Last month, The Sacramento Bee‘s Jason Anderson published an in-depth, behind-the-scenes look at the team’s past front office struggles as a former team operations insider revealed that there wasn’t a clear power dynamic or order of operations in handing basketball decisions.

Multiple sources told The Bee there is a sense that the dynamic has changed in Sacramento since the Kings hired current general manager Monte McNair to replace Divac in September 2020.

One of the team’s minority owners said he believes McNair is calling the shots without interference.

“I’ve looked people in the eye and said, ‘We know this has been a problem. Is it a problem today?’ They’re telling me it’s not,” he said. “Does Vivek have the right to approve trades or give his input? Yeah, but I don’t believe Vivek is micromanaging Monte. I believe Monte is in charge and has total control.”

Former Sacramento Kings basketball operations insider to The Sacramento Bee‘s Jason Anderson (April 10, 2022)

As the “Jackson vs Brown” debates took place around the Kings’ fanbase, the real battle appeared to be Ranadivé vs McNair as both Jackson and Brown arrived in Sacramento last week for their second interviews.

Once it was reported on Friday that Jackson had interviewed for the Los Angeles Lakers head coaching position, it seemed as if Brown was on his way to becoming the next head coach in Sacramento.

Over the past 48 hours, Brown and his representatives negotiated with McNair and the Kings front office to lock in a four-year deal that acted as an emphatic answer to a concerning question.

The question: Who is calling the shots in Sacramento?

The answer: Monte McNair.

Anderson’s report from April indicated that current Kings front office employees have stated that Ranadivé is not meddling in basketball decisions. Sunday afternoon was another strong sign that Sacramento’s owner is staying in his lane.

This might not seem like a big deal to those who don’t pay attention to the Sacramento Kings, but it’s a notable development to fans who have witnessed the horrors of the past nine years.

By hiring Brown, McNair has made his own decision on who he wants to control this team after inheriting former head coach Luke Walton from Vlade Divac’s tenure with the organization.

Sacramento just capped off its 16th-straight season without a postseason appearance (NBA record). If there has been a prevalent aspect of the playoff drought, it’s been the team’s abysmal defense.

Mike Brown should be able to help find a solution to the issues that have plagued this team for nearly two decades.

Brown has an excellent track record when it comes to defense, having finished within the league’s top 14 teams in defensive rating during six of his seven full seasons as a head coach.

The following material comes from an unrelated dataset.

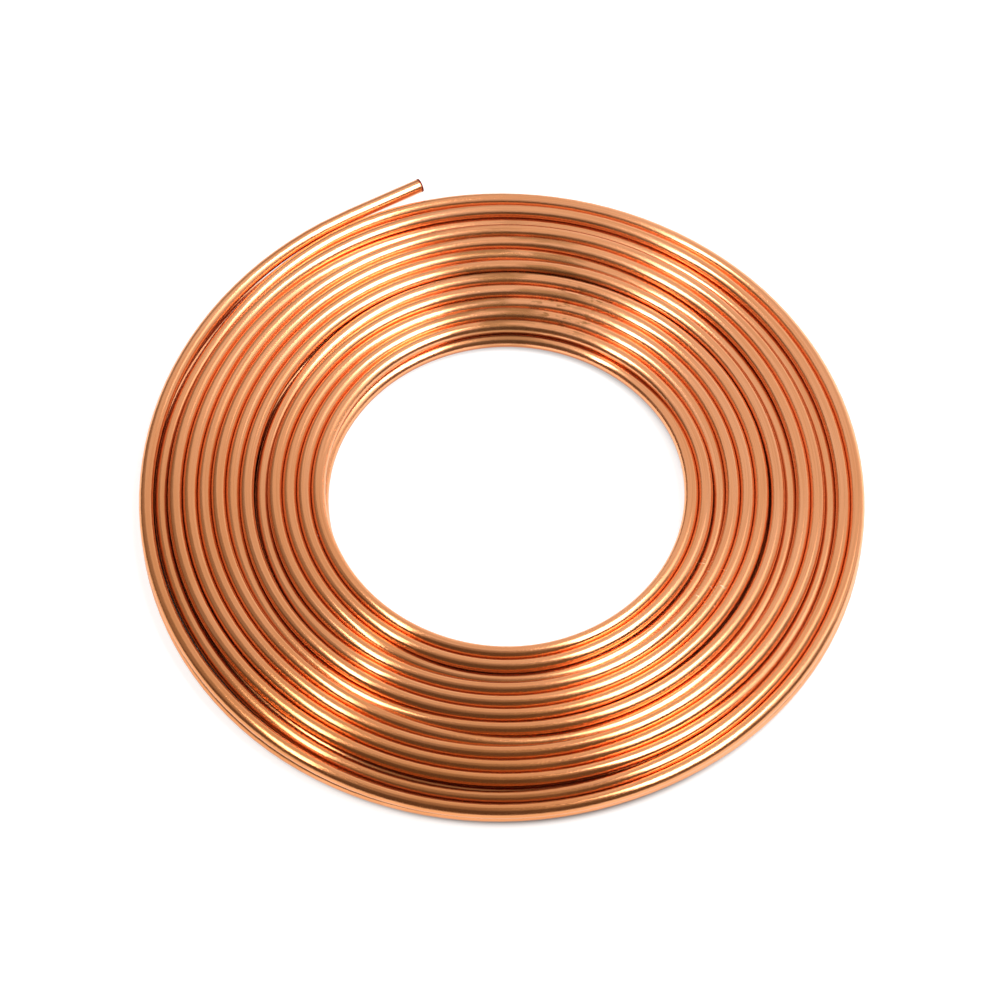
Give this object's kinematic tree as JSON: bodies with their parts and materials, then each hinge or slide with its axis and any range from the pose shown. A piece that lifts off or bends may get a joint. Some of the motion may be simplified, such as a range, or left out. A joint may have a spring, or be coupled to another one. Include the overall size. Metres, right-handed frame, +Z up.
{
  "type": "copper tube coil",
  "caption": "Flat coil of soft bare copper tube, wound close in layers round a wide open eye, with one cut end springing away from the outer turn.",
  "frame": {"origin": "middle of the coil's eye on the floor plane the coil lies on", "axes": "+Z up through the eye; the free end springs away towards +X from the far side (+Y) of the coil"},
  "size_m": [0.3152, 0.3226, 0.0127],
  "materials": {
    "copper_tube": "bright bare drawn copper, fine lengthwise drawing lines, faint handling stains"
  },
  "bodies": {
    "root": {"tube_coil": "copper_tube"}
  },
  "joints": []
}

This season with Golden State, Brown has taken control of the team’s defense and led the Warriors to a league-best defensive rating (106.9) and a top-three finish in opponent points per game (105.5).

Sacramento’s offense isn’t perfect either, but Brown has the luxury of inheriting De’Aaron Fox and Domantas Sabonis as a fresh, formidable duo on the offensive end.

With Brown in the fold for the foreseeable future, all eyes will now shift towards the rest of McNair’s offseason as the Kings’ general manager will be tasked with handing Brown, Fox, and Sabonis the necessary tools on both ends of the floor to bring the postseason drought to a close.

Several changes are needed this summer for this Kings roster if the team wants to be in a position to contend next season, but McNair already has Sacramento’s offseason rolling in the right direction.

Monte McNair is calling the shots. Let’s see what a Sacramento Kings front office can do when you remove the training wheels.